Equally, most of the people calling women difficult are men. The four colleagues I consulted first thing were all male. Later I put the same question to four FT women. “Not especially,” was the consensus view.
与此同时,说女人难搞的大部分人都是男性。我一大早询问的四个同事都是男的。后来我又问了四位FT的女同事。人家就一致认为我“不是特别难搞。”

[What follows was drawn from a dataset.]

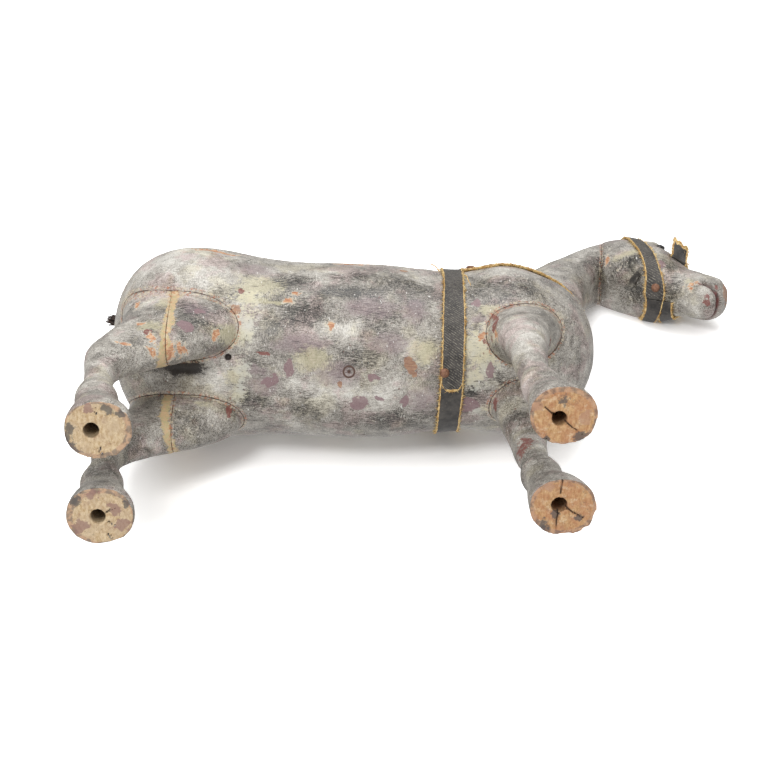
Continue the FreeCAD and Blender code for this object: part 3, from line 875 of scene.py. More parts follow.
def frayed_edges(strap, line, name, rng, lengths=(0.5, 1.9), spacing=FRAY_SPACING):
    """Loose tan fibres standing off the cut edges of a strap."""
    points, normals = points_of(strap.data), normals_of(strap.data)
    edge = np.empty(len(points), np.float32)
    strap.data.attributes["edge"].data.foreach_get("value", edge)
    candidates = np.nonzero(edge > 0.9)[0]
    area = len(candidates) * STRAP_VOXEL**2
    count = int(area / 2.2 / spacing)
    chosen = rng.choice(candidates, min(count, len(candidates)), replace=False)
    over = turned(np.array([line[1]]))[0]
    body = to_body(points)
    side = np.sign(across_strap(body, line))
    tubes = []
    for i in chosen:
        along = np.cross(over, normals[i])
        along /= max(np.linalg.norm(along), 0.2)
        heading = over * side[i] * rng.uniform(0.1, 1.0) + along * rng.uniform(-1.3, 1.3)
        heading = unit(heading + normals[i] * rng.uniform(0.0, 0.5) + rng.normal(0, 0.2, 3))
        bend = rng.normal(0, 0.35, 3)
        length = rng.uniform(*lengths)
        steps = np.linspace(0, 1, 4)[:, None]
        path = points[i] - heading * 0.2 + heading * steps * length + bend * steps**2 * length
        tubes.append(tube(path, [0.2, 0.17, 0.12, 0.04], 3))
    return strands(name, tubes)


def thread(name, places, radius, rng):
    """A longer loose thread through body places, with a slight curl."""
    places = np.array(places, float)
    t = np.linspace(0, len(places) - 1, 7 * len(places))
    path = np.stack([np.interp(t, range(len(places)), places[:, k]) for k in range(3)], 1)
    path = relaxed_path(path) + rng.normal(0, 0.12, path.shape)
    radii = radius * np.interp(t, [0, t[-1] * 0.8, t[-1]], [1.0, 0.8, 0.3])
    return strands(name, [tube(to_world(path), radii, 5)])


def relaxed_path(path):
    for _ in range(4):
        path[1:-1] = (path[:-2] + 2 * path[1:-1] + path[2:]) / 4
    return path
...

The difficult label is applied to any woman who is sometimes prepared to be contrary, who does not always agree with other people, and who fights her own corner. All of that is vital if you want to get things done or change anything at all. Prime Minister Theresa May, according to former cabinet minister Ken Clarke is a “bloody difficult woman” — and one sincerely hopes he is right, given the size of the challenge that faces her.

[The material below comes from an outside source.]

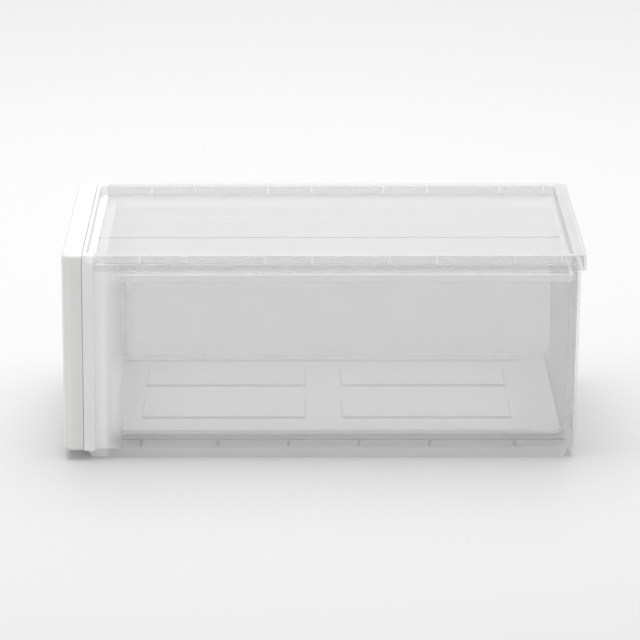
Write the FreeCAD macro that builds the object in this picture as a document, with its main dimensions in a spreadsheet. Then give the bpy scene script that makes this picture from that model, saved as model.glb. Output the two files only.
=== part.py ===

如果有位女性有时打算反驳别人,或并不总是和大家意见一致,又或者为了自己的立场而抗争,那她就会被贴上难搞的标签。而如果你想做些事或者改变点什么,就必须做以上所有。英国首相特里萨?梅(Theresa May),被英国前内阁大臣肯?克拉克(Ken Clarke)称为一个“难搞得要死的女人”——考虑到首相面临的巨大挑战,本人倒真希望如此。
To settle the matter in my case I asked a male colleague who, being thoroughly difficult himself, has never been known to deviate from the truth. “No,” he said. “You aren’t difficult. You are immovable, determined, stubborn and sometimes impossible.”
为解决我自己的问题我又问了一位男同事,此人本身就难搞无比,而且讲话总是命中真相。“不,”他说。“你不是难搞。你是顽固、犟筋、死心眼,有时还不可理喻。”
All of which makes me long to be merely difficult. Indeed the badge “difficult woman” is one I am inclined to wear with pride. Stripped of baggage, it is a compliment that means “requiring skill to understand”. Proust is more difficult than Enid Blyton.
这让我很是希望自己仅仅只是难搞。其实被称作“难搞的女人”让我还挺受用的。除去感情色彩,这个词本身也是一种恭维,它意味着“人们得有一定水平才能理解我们”。普鲁斯特(Proust)就比伊尼德?布莱顿(Enid Blyton)难以理解得多。
There is another point about being difficult. It is a perk that comes with position. When you are junior, being difficult is likely to result in the sack. The more senior you become, the more scope there is for you to be difficult — and more of a call for it, too.
关于难搞还有一点。它是地位提升的特权。如果你的职位很低,难搞很有可能导致被炒鱿鱼。而你的职位升得越高,让你发挥难搞的空间也就越大——同时你也越需要变得难搞一些。
This summer I will leave journalism and start all over again, training to be a maths teacher. Being difficult with my new colleagues will be out of the question, so I am going to enjoy it to the hilt while I still can.
今年夏天,我将告别新闻业重新开始一项新职业,受训成为一名数学老师。我将不得不跟新同事们好好相处,所以我要充分享受自己尚能难搞的时光直到最后一刻。